--- Entries provided ---

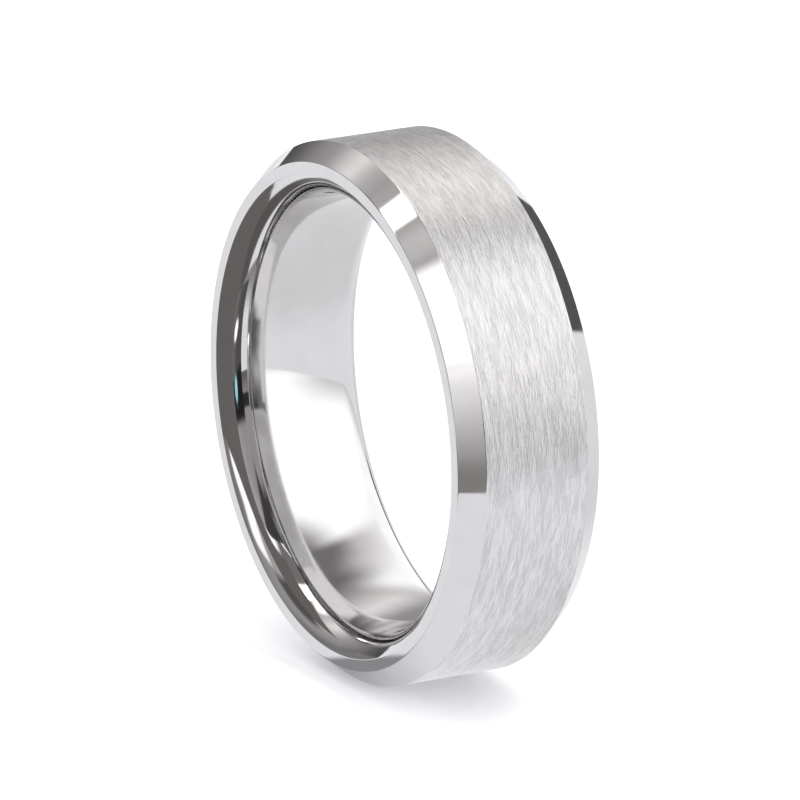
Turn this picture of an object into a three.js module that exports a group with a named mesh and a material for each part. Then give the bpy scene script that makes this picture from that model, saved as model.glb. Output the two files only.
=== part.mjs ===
// A comfort-fit wedding band, turned from one piece of white metal.
// The band stands on edge: its axis runs along Y, the origin is the centre of the finger bore,
// and +Z is up. All sizes are in millimetres.
import * as THREE from 'three';

// Driving dimensions. The bore is narrowest at the top of its crown, midway between the rims.
const BORE_DIAMETER = 19.12;
const OUTER_DIAMETER = 24.1;
const BAND_WIDTH = 7.0;
const BRUSHED_LAND_WIDTH = 5.0;
const BEVEL_DROP = 0.8;
const CROWN_RADIUS = 14.2;
const CROWN_WIDTH = 4.5;
const EDGE_RADIUS = 1.65;

// How finely the round surfaces are cut into flats.
const TURN_STEPS = 120;
const EDGE_STEPS = 7;
const HALF_CROWN_STEPS = 4;

const outerRadius = OUTER_DIAMETER / 2;
const halfWidth = BAND_WIDTH / 2;

// Points along an arc that faces the finger, where x is the radius and y runs along the axis.
// The lean is the slope of the surface, from 0 along the finger to a right angle at the rim.
function boreArc(centre, radius, startLean, endLean, steps) {
  const points = [];
  for (let step = 0; step <= steps; step += 1) {
    const lean = startLean + (endLean - startLean) * step / steps;
    const offset = new THREE.Vector2(-Math.cos(lean), Math.sin(lean)).multiplyScalar(radius);
    points.push(offset.add(centre));
  }
  return points;
}

// The comfort fit: a shallow crown along the middle of the bore, which runs smoothly into
// a tighter arc that opens out to the rim.
function comfortFitPoints() {
  const crownCentre = new THREE.Vector2(BORE_DIAMETER / 2 + CROWN_RADIUS, 0);
  const blendLean = Math.asin(CROWN_WIDTH / 2 / CROWN_RADIUS);
  const inward = new THREE.Vector2(-Math.cos(blendLean), Math.sin(blendLean));
  const edgeCentre = crownCentre.clone().addScaledVector(inward, CROWN_RADIUS - EDGE_RADIUS);
  const rimLean = Math.asin((halfWidth - edgeCentre.y) / EDGE_RADIUS);

  const edge = boreArc(edgeCentre, EDGE_RADIUS, rimLean, blendLean, EDGE_STEPS);
  const crown = boreArc(crownCentre, CROWN_RADIUS, blendLean, 0, HALF_CROWN_STEPS);
  return [...edge, ...crown.slice(1)];
}

// Half of the section, from the edge of the brushed land to the middle of the bore.
function halfSection() {
  return [
    new THREE.Vector2(outerRadius, BRUSHED_LAND_WIDTH / 2),
    new THREE.Vector2(outerRadius - BEVEL_DROP, halfWidth),
    ...comfortFitPoints(),
  ];
}

// The whole section: one side, its mirror image, and the first point again to close it.
function bandSection() {
  const front = halfSection();
  const back = front.slice(0, -1).map((point) => new THREE.Vector2(point.x, -point.y));
  return [...front, ...back.reverse(), front[0].clone()];
}

function makeBand() {
  const metal = new THREE.MeshStandardMaterial({ color: 0xcfccca, roughness: 0.22, metalness: 1.0 });
  const band = new THREE.Mesh(new THREE.LatheGeometry(bandSection(), TURN_STEPS), metal);
  band.name = 'band';
  return band;
}

const ring = new THREE.Group();
ring.add(makeBand());

export default ring;
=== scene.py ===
# A brushed and bevelled wedding band, standing on edge on a pale floor.
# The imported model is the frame: its axis runs along Y, and the bore's centre is the origin.
import math

import bmesh
import bpy
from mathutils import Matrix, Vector


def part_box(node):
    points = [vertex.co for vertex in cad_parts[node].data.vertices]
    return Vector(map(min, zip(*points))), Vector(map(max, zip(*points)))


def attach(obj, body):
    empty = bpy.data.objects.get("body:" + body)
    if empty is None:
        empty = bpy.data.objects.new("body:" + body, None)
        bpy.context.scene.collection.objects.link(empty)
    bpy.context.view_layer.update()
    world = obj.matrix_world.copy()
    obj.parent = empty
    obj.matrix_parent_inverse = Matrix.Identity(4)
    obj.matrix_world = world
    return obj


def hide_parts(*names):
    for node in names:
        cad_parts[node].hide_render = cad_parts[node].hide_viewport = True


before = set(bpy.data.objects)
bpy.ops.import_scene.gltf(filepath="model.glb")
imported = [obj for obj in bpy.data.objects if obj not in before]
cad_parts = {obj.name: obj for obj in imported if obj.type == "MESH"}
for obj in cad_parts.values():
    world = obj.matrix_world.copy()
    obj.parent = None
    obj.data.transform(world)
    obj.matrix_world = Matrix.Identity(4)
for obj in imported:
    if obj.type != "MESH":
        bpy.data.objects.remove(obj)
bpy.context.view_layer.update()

MM = 0.001

# ---- Sizes. The outside comes from the frame's box, which is centred on the origin. The section
# inside it is the part's own. ----
HALF_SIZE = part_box("band")[1]
OUTER_RADIUS = HALF_SIZE[2]
HALF_WIDTH = HALF_SIZE[1]
BORE_RADIUS = 9.56 * MM
LAND_HALF_WIDTH = 2.5 * MM
BEVEL_DROP = 0.8 * MM
CROWN_RADIUS = 14.2 * MM
CROWN_HALF_WIDTH = 2.25 * MM
EDGE_RADIUS = 1.65 * MM
BREAK_RADIUS = 0.05 * MM

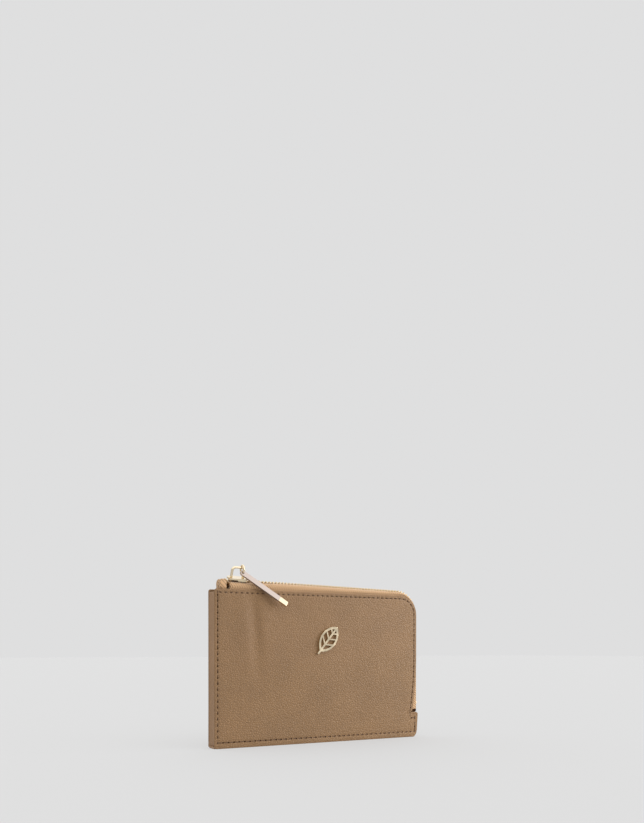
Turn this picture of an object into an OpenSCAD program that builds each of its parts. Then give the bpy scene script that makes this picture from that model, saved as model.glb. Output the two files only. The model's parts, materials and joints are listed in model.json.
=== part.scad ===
/* [Pouch] */
// Length of the two panels, from the spine to the right edge
panel_w = 140; // [112:1:168]
// Height of the two panels
panel_h = 90; // [75:1:108]
// Depth over both panels
depth = 9; // [8.8:0.1:12]
// Radius of the top corner that the zip turns round
corner_r = 12; // [10:0.5:15]
// Radius of the small corners
small_r = 1.5; // [0.5:0.1:2.5]

/* [Layers] */
// Thickness of the grained leather
leather_t = 1.1; // [0.8:0.05:1.3]
// Thickness of the stiffening boards and of the zip tape
board_t = 0.45; // [0.35:0.05:0.6]
// Thickness of the lining
lining_t = 0.3; // [0.2:0.05:0.4]
// Thickness of each card pocket
pocket_t = 0.3; // [0.2:0.05:0.4]
// Width of the card pockets
pocket_w = 92; // [88:1:100]
// Height of the tallest card pocket
pocket_h = 68; // [56:1:72]
// Step down from one card pocket to the next
pocket_step = 12; // [8:1:15]

/* [Zip end] */
// Height of the slot that the zip ends in
notch_z = 15.8; // [12:0.1:20]
// Height of the slot itself
notch_gap = 1.3; // [1:0.1:2]
// How far the right edge draws in above the slot
edge_bow = 3.2; // [1:0.1:4]
// How far the sewn tab stands out past the right edge
tab_out = 1.2; // [0.5:0.1:2]

/* [Mouth] */
// Where the line that the back flexes along meets the top edge, from the spine
flex_top = 24; // [22:1:40]
// Where that line meets the right edge, from the base
flex_side = 24; // [24:1:40]
// Gap along that line
flex_gap = 0.4; // [0.3:0.05:0.8]

/* [Zip] */
// How far the chain stands out of the panels at the corner
chain_rise = 2.6; // [2.5:0.1:3.5]
// Angle that the chain falls by, from the spine to the corner
chain_fall = 1.25; // [0:0.05:1.5]
// Pitch of the teeth along one row
tooth_pitch = 2.16; // [1.8:0.02:2.6]
// Height of a tooth
tooth_h = 1.9; // [1.6:0.1:2.1]
// Width of the tape inside the seam
tape_seam = 9; // [7:0.5:9.5]
// Length of the folded tape end beside the spine
tape_end_l = 5.5; // [4:0.5:7]

/* [Slider] */
// Length of the slider
slider_l = 12; // [10:0.5:14]
// Width of the slider at its shoulders
slider_w = 7.2; // [6.8:0.1:8]
// Thickness of each slider plate
plate_t = 0.9; // [0.7:0.05:1.2]
// Angle that the slider leans towards the front by
slider_roll = 20; // [0:1:25]
// Clear height under the bridge
bridge_gap = 5.2; // [4:0.1:6]
// Length of the bridge, between the middles of its legs
bridge_l = 7.2; // [5.8:0.1:8.8]
// Thickness of the bridge
bridge_t = 1.3; // [1:0.05:1.4]

/* [Puller] */
// Length of the bar, from the middle of its hole to its end
bar_l = 31.5; // [24:0.5:42]
// Width of the bar
bar_w = 3; // [2.8:0.1:3.8]
// Thickness of the bar
bar_t = 1.3; // [1.1:0.05:1.4]
// Length of the cap at the end of the bar
tip_l = 5.5; // [4:0.5:8]
// Angle of the bar below the chain
bar_drop = 34; // [28:1:60]
// Distance of the ring from the middle of the bridge
ring_shift = 2.1; // [0:0.1:2.3]
// Radius of the ring, to the middle of its wire
ring_r = 2.3; // [2.3:0.05:2.6]
// Thickness of the ring's wire
wire_d = 1; // [0.8:0.05:1]

/* [Emblem] */
// Length of the leaf
leaf_l = 19; // [14:0.5:24]
// Width of the leaf
leaf_w = 11; // [8:0.5:14]
// Width of the leaf's strokes
leaf_stroke = 1.2; // [0.9:0.1:1.6]
// Distance of the leaf's middle from the panel's left edge
leaf_x = 73.6; // [60:0.1:90]
// Distance of the leaf's middle below the panel's top edge
leaf_drop = 28; // [24:0.5:45]

/* [Stitching] */
// Pitch of the stitches
stitch_pitch = 3.3; // [2.5:0.1:4]
// Distance of the seam from the side and top edges
stitch_in = 2; // [1.6:0.1:3]
// Distance of the seam from the bottom edge
stitch_base = 3.4; // [2.5:0.1:4.5]

/* [Hidden] */
$fn = 48;
left_x = -panel_w / 2;
right_x = panel_w / 2;
face_y = depth / 2;
layer1_y = face_y - leather_t;
layer2_y = layer1_y - board_t;
layer3_y = layer2_y - lining_t;
corner_x = right_x - corner_r;
corner_z = panel_h - corner_r;
// Heights where the right edge starts to draw in and where the slot opens
bow_top = notch_z + 37;
notch_top = notch_z + notch_gap / 2;
notch_low = notch_z - notch_gap / 2;
notch_in = 1;
rim = 1.5;
eps = 0.01;

// Line that the back flexes along, and its angle below the top edge
flex_x = left_x + flex_top;
flex_turn = atan2(panel_h - flex_side, right_x - flex_x);

// Chain: straight along the top, round the corner, down the right side
chain_r = corner_r + chain_rise;
top_l = panel_w - corner_r - 4;
arc_l = chain_r * PI / 2;
side_l = corner_z - notch_top - 4;
tooth_t = tooth_pitch * 0.46;
tooth_in = 0.6;
tooth_out = 2.1;
tape_bulge = 0.45;
chain_l = top_l + arc_l + side_l;

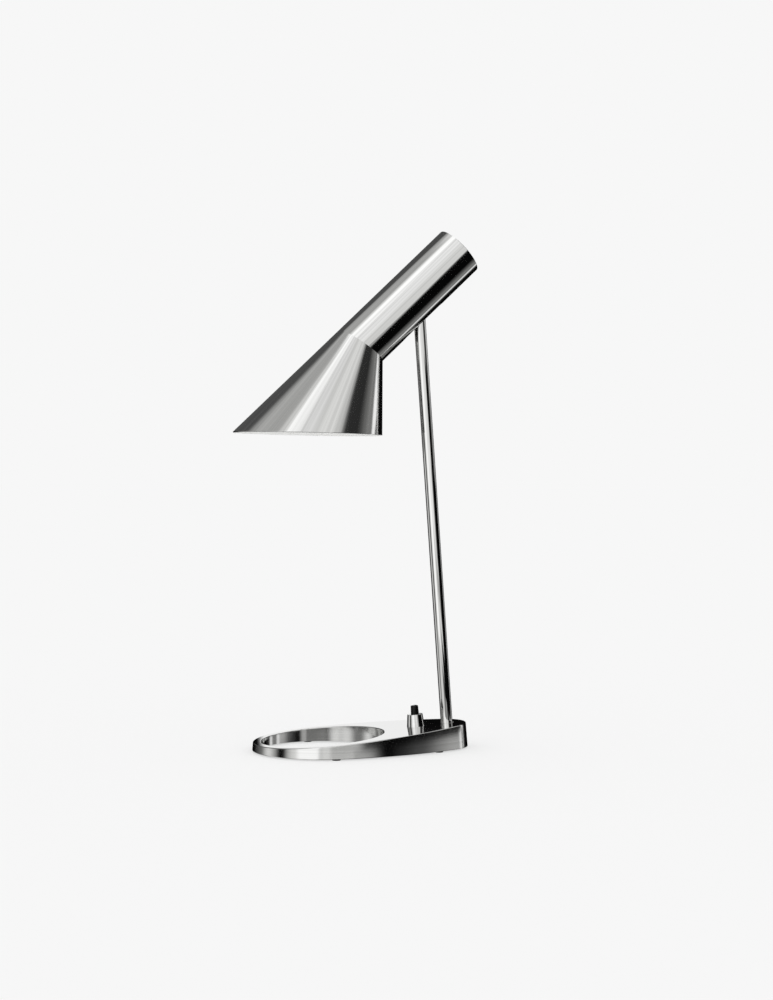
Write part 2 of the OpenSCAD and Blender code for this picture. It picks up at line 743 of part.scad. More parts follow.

---

Copy out precisely the lines that begin at the line containing "rimLean, blendLean, EDGE_STEPS);" and end at the line containing "imported = [obj", including both; write nothing else.

  const edge = boreArc(edgeCentre, EDGE_RADIUS, rimLean, blendLean, EDGE_STEPS);
  const crown = boreArc(crownCentre, CROWN_RADIUS, blendLean, 0, HALF_CROWN_STEPS);
  return [...edge, ...crown.slice(1)];
}

// Half of the section, from the edge of the brushed land to the middle of the bore.
function halfSection() {
  return [
    new THREE.Vector2(outerRadius, BRUSHED_LAND_WIDTH / 2),
    new THREE.Vector2(outerRadius - BEVEL_DROP, halfWidth),
    ...comfortFitPoints(),
  ];
}

// The whole section: one side, its mirror image, and the first point again to close it.
function bandSection() {
  const front = halfSection();
  const back = front.slice(0, -1).map((point) => new THREE.Vector2(point.x, -point.y));
  return [...front, ...back.reverse(), front[0].clone()];
}

function makeBand() {
  const metal = new THREE.MeshStandardMaterial({ color: 0xcfccca, roughness: 0.22, metalness: 1.0 });
  const band = new THREE.Mesh(new THREE.LatheGeometry(bandSection(), TURN_STEPS), metal);
  band.name = 'band';
  return band;
}

const ring = new THREE.Group();
ring.add(makeBand());

export default ring;
=== scene.py ===
# A brushed and bevelled wedding band, standing on edge on a pale floor.
# The imported model is the frame: its axis runs along Y, and the bore's centre is the origin.
import math

import bmesh
import bpy
from mathutils import Matrix, Vector


def part_box(node):
    points = [vertex.co for vertex in cad_parts[node].data.vertices]
    return Vector(map(min, zip(*points))), Vector(map(max, zip(*points)))


def attach(obj, body):
    empty = bpy.data.objects.get("body:" + body)
    if empty is None:
        empty = bpy.data.objects.new("body:" + body, None)
        bpy.context.scene.collection.objects.link(empty)
    bpy.context.view_layer.update()
    world = obj.matrix_world.copy()
    obj.parent = empty
    obj.matrix_parent_inverse = Matrix.Identity(4)
    obj.matrix_world = world
    return obj


def hide_parts(*names):
    for node in names:
        cad_parts[node].hide_render = cad_parts[node].hide_viewport = True


before = set(bpy.data.objects)
bpy.ops.import_scene.gltf(filepath="model.glb")
imported = [obj for obj in bpy.data.objects if obj not in before]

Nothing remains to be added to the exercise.